Exercise instructions =
Return the listing below word for word.

Input records =
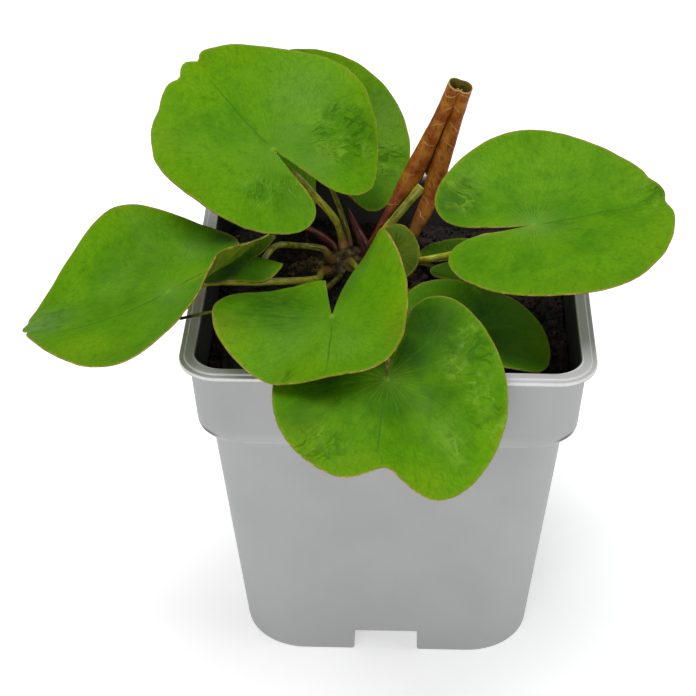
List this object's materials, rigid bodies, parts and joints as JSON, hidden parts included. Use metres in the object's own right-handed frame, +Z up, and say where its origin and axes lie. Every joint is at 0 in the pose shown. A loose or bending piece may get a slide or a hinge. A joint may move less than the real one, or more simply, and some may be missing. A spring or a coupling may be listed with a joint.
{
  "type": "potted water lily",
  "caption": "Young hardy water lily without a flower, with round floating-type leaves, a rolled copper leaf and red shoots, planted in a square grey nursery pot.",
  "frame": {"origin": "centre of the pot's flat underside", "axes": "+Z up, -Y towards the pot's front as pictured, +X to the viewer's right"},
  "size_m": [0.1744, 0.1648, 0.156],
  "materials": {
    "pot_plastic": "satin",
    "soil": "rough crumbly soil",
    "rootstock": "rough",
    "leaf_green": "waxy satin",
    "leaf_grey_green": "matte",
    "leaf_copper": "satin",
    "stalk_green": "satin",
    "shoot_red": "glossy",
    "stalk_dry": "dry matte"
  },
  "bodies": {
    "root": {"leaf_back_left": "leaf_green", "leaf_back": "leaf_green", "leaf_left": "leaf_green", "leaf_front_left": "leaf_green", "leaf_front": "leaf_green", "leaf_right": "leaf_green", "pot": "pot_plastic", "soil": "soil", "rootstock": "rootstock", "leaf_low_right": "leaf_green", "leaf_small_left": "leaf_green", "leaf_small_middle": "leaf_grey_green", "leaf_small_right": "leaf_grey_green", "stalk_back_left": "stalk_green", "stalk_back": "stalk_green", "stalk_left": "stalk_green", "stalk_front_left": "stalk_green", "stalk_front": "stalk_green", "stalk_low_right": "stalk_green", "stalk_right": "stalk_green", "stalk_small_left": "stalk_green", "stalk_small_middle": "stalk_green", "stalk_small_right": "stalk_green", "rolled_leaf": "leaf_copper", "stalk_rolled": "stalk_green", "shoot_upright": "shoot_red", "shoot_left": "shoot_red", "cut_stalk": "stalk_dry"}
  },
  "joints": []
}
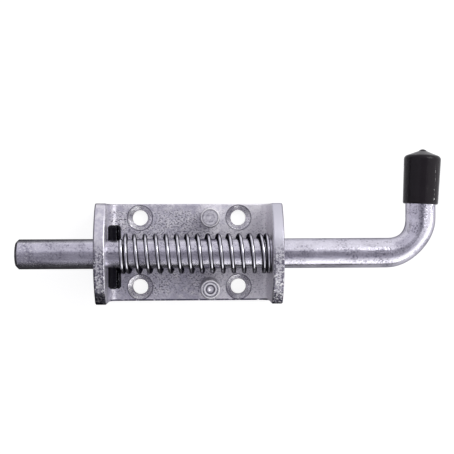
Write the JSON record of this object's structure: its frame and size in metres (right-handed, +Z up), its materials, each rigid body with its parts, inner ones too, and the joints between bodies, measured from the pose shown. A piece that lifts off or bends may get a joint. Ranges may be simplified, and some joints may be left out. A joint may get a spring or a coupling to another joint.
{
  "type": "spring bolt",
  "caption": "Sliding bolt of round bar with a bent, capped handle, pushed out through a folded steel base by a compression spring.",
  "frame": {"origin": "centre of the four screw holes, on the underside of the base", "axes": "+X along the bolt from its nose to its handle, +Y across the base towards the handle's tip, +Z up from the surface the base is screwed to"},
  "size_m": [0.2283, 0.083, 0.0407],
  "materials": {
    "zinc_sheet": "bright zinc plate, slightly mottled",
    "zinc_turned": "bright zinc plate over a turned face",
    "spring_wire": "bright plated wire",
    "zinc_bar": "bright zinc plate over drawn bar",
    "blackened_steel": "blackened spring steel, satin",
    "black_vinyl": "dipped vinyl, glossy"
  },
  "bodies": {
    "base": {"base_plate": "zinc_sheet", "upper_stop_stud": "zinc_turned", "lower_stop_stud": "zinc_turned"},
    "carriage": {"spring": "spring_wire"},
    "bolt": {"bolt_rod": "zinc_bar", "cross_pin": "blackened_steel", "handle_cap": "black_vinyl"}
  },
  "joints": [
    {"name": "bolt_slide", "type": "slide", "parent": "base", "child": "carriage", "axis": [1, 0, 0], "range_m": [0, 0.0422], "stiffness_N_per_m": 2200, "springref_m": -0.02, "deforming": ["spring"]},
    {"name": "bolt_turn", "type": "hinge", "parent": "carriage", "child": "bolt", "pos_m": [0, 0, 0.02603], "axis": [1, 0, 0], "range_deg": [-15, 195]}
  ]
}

Exercise response =
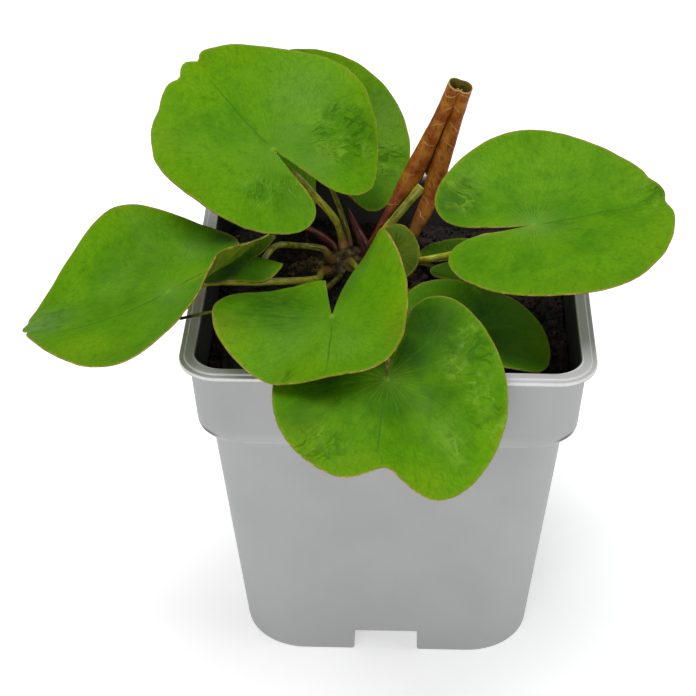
List this object's materials, rigid bodies, parts and joints as JSON, hidden parts included. Use metres in the object's own right-handed frame, +Z up, and say where its origin and axes lie. Every joint is at 0 in the pose shown. A loose or bending piece may get a slide or a hinge. A joint may move less than the real one, or more simply, and some may be missing. A spring or a coupling may be listed with a joint.
{
  "type": "potted water lily",
  "caption": "Young hardy water lily without a flower, with round floating-type leaves, a rolled copper leaf and red shoots, planted in a square grey nursery pot.",
  "frame": {"origin": "centre of the pot's flat underside", "axes": "+Z up, -Y towards the pot's front as pictured, +X to the viewer's right"},
  "size_m": [0.1744, 0.1648, 0.156],
  "materials": {
    "pot_plastic": "satin",
    "soil": "rough crumbly soil",
    "rootstock": "rough",
    "leaf_green": "waxy satin",
    "leaf_grey_green": "matte",
    "leaf_copper": "satin",
    "stalk_green": "satin",
    "shoot_red": "glossy",
    "stalk_dry": "dry matte"
  },
  "bodies": {
    "root": {"leaf_back_left": "leaf_green", "leaf_back": "leaf_green", "leaf_left": "leaf_green", "leaf_front_left": "leaf_green", "leaf_front": "leaf_green", "leaf_right": "leaf_green", "pot": "pot_plastic", "soil": "soil", "rootstock": "rootstock", "leaf_low_right": "leaf_green", "leaf_small_left": "leaf_green", "leaf_small_middle": "leaf_grey_green", "leaf_small_right": "leaf_grey_green", "stalk_back_left": "stalk_green", "stalk_back": "stalk_green", "stalk_left": "stalk_green", "stalk_front_left": "stalk_green", "stalk_front": "stalk_green", "stalk_low_right": "stalk_green", "stalk_right": "stalk_green", "stalk_small_left": "stalk_green", "stalk_small_middle": "stalk_green", "stalk_small_right": "stalk_green", "rolled_leaf": "leaf_copper", "stalk_rolled": "stalk_green", "shoot_upright": "shoot_red", "shoot_left": "shoot_red", "cut_stalk": "stalk_dry"}
  },
  "joints": []
}
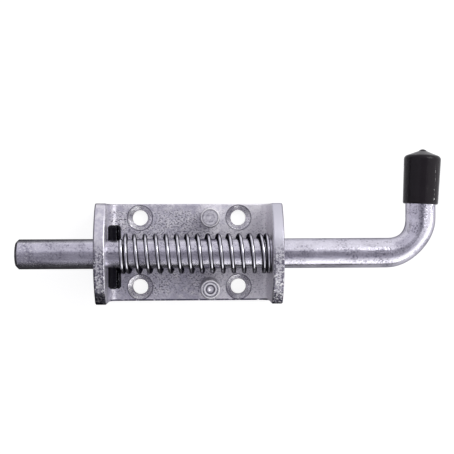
Write the JSON record of this object's structure: its frame and size in metres (right-handed, +Z up), its materials, each rigid body with its parts, inner ones too, and the joints between bodies, measured from the pose shown. A piece that lifts off or bends may get a joint. Ranges may be simplified, and some joints may be left out. A joint may get a spring or a coupling to another joint.
{
  "type": "spring bolt",
  "caption": "Sliding bolt of round bar with a bent, capped handle, pushed out through a folded steel base by a compression spring.",
  "frame": {"origin": "centre of the four screw holes, on the underside of the base", "axes": "+X along the bolt from its nose to its handle, +Y across the base towards the handle's tip, +Z up from the surface the base is screwed to"},
  "size_m": [0.2283, 0.083, 0.0407],
  "materials": {
    "zinc_sheet": "bright zinc plate, slightly mottled",
    "zinc_turned": "bright zinc plate over a turned face",
    "spring_wire": "bright plated wire",
    "zinc_bar": "bright zinc plate over drawn bar",
    "blackened_steel": "blackened spring steel, satin",
    "black_vinyl": "dipped vinyl, glossy"
  },
  "bodies": {
    "base": {"base_plate": "zinc_sheet", "upper_stop_stud": "zinc_turned", "lower_stop_stud": "zinc_turned"},
    "carriage": {"spring": "spring_wire"},
    "bolt": {"bolt_rod": "zinc_bar", "cross_pin": "blackened_steel", "handle_cap": "black_vinyl"}
  },
  "joints": [
    {"name": "bolt_slide", "type": "slide", "parent": "base", "child": "carriage", "axis": [1, 0, 0], "range_m": [0, 0.0422], "stiffness_N_per_m": 2200, "springref_m": -0.02, "deforming": ["spring"]},
    {"name": "bolt_turn", "type": "hinge", "parent": "carriage", "child": "bolt", "pos_m": [0, 0, 0.02603], "axis": [1, 0, 0], "range_deg": [-15, 195]}
  ]
}